The noise, dirt and dust would instantly uglify the whole city. Make no mistake, nobody would be spared, if you think it’s just the folks eating silvanas, sunning themselves in Silliman or living in the houses sitting by the bay. The financial losses for all the hotels, restos, stores, homes and other business establishments in the entire city would be immeasurable.
But there is something else that we can measure, and that is where fat-cat contractor EM Cuerpo, a friend of China behemoth Poly Changda Engineering Corp., says they will get the sand and soil for the reclamation. It will be from no less than the Ocoy River of Negros Oriental itself.
Documents from EM Cuerpo itself reportedly estimate that it will be carting off sand from a 900-hectare size area of the river — now we’re talking of an area 15 times the size of the Luneta — which comes to about 450,000 cubic meters for landfill. That’s a drop in the bucket of 17 million cubic meters it will need to execute the project. So there will probably be other Negros mountains or rivers that will be flattened or killed for this project.
Geologist Ken Mafel Orcullo from Sibulan town next to Dumaguete estimates that quarrying the Ocoy River from the distance of Kalamigan bridge to Valencia — an area of 50 hectares — would already have dire effects on the communities around it.
EM Cuerpo’s plan of 900 hectares would cover, he says, four whole barangays. It’s an astronomically huge area that would scrape off the precious top soil needed for agriculture and probably just toss it aside, creating a whole new set of problems.
The topsoil would have to be removed to expose the bedrock to extract material. Heavy-duty blasting would be needed. It would leave unprotected slopes that would lead to landslides, to name just one example of a negative effect on the economy of the area. “It would have a catastrophic effect on the host community,” he warned.
Orcullo adds that the brunt of quarrying would be borne not only in Dumaguete but also elsewhere in the province, especially in Sibulan town itself. Rivers, he points out, have a way of rebalancing themselves. When you remove tens of thousands of cubic meters of sand, that void must be filled and Mother Nature will correct itself in the way it knows how.
“Our spillway has already suffered from quarrying down river, so we cannot cross the Ocoy easily,” he said.
He also points out that reclamation projects need “armor rocks” or huge boulders that need to be lined up along the artificial coastline to protect it from the tide and the waves. These large volcanic stones would most likely have to be sourced from as far away as Valencia, once again cutting a jagged path to the city through once-lush countryside.
President Duterte may not be the most popular figure these days, but to his credit he called a halt to quarrying in all of Negros Oriental last June 2021 and the DENR has called for the submission of position papers by quarrying companies to dispute this ban.

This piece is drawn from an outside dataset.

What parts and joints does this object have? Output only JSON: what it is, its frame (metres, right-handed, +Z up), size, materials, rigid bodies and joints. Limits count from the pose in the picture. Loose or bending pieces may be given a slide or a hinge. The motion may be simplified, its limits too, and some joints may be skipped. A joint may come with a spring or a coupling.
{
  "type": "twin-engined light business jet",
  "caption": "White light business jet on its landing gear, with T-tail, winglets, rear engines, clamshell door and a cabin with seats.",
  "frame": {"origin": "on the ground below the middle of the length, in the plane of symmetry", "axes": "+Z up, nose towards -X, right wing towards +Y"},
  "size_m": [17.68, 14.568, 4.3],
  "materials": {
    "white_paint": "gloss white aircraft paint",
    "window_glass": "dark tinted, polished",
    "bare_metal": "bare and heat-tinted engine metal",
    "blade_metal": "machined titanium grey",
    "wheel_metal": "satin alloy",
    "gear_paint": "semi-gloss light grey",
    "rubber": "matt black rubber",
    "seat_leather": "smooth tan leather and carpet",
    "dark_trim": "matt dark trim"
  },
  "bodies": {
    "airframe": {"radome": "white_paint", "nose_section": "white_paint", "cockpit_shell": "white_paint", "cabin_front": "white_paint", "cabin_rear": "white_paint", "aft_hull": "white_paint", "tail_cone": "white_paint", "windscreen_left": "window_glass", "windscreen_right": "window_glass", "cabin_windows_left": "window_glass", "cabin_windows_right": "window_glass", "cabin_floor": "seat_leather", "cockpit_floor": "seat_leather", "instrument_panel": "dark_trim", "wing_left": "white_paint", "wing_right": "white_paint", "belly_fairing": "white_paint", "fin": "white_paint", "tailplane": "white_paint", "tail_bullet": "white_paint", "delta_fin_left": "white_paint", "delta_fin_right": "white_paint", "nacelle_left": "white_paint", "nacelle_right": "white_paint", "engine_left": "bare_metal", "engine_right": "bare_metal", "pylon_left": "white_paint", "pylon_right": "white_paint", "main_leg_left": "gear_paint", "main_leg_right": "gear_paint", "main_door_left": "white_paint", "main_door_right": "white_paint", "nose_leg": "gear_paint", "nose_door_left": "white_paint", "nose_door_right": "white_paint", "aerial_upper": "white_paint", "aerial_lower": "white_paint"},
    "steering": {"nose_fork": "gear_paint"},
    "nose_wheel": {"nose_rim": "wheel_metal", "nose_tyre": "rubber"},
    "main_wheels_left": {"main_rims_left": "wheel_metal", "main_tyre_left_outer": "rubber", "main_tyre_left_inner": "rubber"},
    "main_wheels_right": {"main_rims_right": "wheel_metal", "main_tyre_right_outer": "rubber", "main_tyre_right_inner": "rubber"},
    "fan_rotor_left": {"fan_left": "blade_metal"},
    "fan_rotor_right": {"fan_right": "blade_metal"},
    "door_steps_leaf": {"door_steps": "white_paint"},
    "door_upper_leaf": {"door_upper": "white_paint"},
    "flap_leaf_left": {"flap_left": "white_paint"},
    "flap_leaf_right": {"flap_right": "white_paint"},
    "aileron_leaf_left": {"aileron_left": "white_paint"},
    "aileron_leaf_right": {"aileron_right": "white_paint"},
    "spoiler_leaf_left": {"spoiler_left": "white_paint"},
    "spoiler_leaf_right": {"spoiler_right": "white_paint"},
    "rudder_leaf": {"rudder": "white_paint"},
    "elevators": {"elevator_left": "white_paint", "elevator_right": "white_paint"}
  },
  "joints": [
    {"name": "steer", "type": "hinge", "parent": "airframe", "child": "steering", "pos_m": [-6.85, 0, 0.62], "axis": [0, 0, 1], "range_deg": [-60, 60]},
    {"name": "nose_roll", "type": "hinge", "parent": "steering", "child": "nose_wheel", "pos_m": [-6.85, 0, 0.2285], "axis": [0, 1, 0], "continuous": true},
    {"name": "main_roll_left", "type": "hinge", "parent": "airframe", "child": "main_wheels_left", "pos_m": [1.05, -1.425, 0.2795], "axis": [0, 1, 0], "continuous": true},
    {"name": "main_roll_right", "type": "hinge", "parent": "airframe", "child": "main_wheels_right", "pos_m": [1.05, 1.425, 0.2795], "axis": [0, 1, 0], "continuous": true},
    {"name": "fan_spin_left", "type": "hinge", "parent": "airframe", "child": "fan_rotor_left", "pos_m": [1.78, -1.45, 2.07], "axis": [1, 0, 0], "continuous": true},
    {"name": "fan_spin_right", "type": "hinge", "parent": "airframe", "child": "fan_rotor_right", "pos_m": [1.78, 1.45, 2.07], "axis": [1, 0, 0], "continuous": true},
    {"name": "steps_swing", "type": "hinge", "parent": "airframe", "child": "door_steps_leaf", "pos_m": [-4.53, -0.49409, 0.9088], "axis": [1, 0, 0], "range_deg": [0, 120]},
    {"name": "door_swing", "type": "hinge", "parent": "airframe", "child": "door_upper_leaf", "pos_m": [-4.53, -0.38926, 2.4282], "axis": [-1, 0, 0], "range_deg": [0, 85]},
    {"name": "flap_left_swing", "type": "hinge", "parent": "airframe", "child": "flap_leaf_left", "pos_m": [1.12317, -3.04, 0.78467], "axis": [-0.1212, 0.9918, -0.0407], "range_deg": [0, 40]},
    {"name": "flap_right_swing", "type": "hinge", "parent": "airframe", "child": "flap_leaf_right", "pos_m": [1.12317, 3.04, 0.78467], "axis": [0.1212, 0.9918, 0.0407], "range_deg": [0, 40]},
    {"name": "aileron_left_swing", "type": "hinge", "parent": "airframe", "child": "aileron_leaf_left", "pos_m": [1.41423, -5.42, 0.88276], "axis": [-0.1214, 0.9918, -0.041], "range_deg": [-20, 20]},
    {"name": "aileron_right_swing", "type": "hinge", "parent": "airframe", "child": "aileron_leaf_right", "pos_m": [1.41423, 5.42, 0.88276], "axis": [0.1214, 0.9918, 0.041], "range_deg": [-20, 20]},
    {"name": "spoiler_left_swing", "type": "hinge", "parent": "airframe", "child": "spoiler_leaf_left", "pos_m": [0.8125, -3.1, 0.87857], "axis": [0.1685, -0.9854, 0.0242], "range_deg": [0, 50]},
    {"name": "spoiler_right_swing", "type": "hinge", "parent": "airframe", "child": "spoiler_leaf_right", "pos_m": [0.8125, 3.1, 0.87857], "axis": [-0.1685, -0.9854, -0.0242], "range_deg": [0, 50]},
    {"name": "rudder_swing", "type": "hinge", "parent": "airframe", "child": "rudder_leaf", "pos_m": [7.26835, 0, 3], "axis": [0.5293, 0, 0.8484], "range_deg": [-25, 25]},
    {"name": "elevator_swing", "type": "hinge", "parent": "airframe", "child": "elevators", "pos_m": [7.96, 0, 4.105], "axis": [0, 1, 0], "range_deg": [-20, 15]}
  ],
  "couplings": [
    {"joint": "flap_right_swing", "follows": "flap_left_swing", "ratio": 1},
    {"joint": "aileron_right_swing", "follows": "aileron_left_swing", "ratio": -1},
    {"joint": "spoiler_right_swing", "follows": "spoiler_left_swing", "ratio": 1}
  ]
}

This should send a collective chill down the spines of small towns across the country that tend to be the target of this kind of economic adventurism. Can it be a coincidence that certain contractors are cozying up to newly minted presidentiables? The rumor is that some even aspire to seek congressional posts themselves in other provinces — in order to more easily target important construction materials such as sand and rocks, perhaps?
The City Government and EM Cuerpo claim that untold riches await the people of Dumaguete City once this reclamation is completed.
Let’s first look at an existing development in Dumaguete City: Marina Spatiale by the expert and highly experienced property group Filinvest. It is developing a 1.7-hectare site featuring a mall and high-rise condominiums on one end of Rizal Boulevard. Can you imagine 100 Marina Spatiales rising on the 174-hectare property? Can you also further imagine they would be 100 percent sold out?
The 174-hectare reclamation is not “a mini BGC” or “a mini Makati CBD.” There aren’t 100 condominiums in either of these cities.
Now what if the reclamation profits never come and the untold riches never happen? What happens if — after at least 10 long, hard years of stripping the Dumaguete rivers, Negros mountains, and the debasement of the city and its marine preserves — the project is never completed? What if it becomes a white elephant sitting monstrously on the coast of the city after killing off its environment and its economy?
Then the City Government of Dumaguete would have gambled not only with the present lives of its citizens but also the futures of their children’s children in exchange for complete and utter economic ruin. The future of the reclamation is said to be uncertain, but the destruction of the city’s economy to even get the process started is beyond doubt.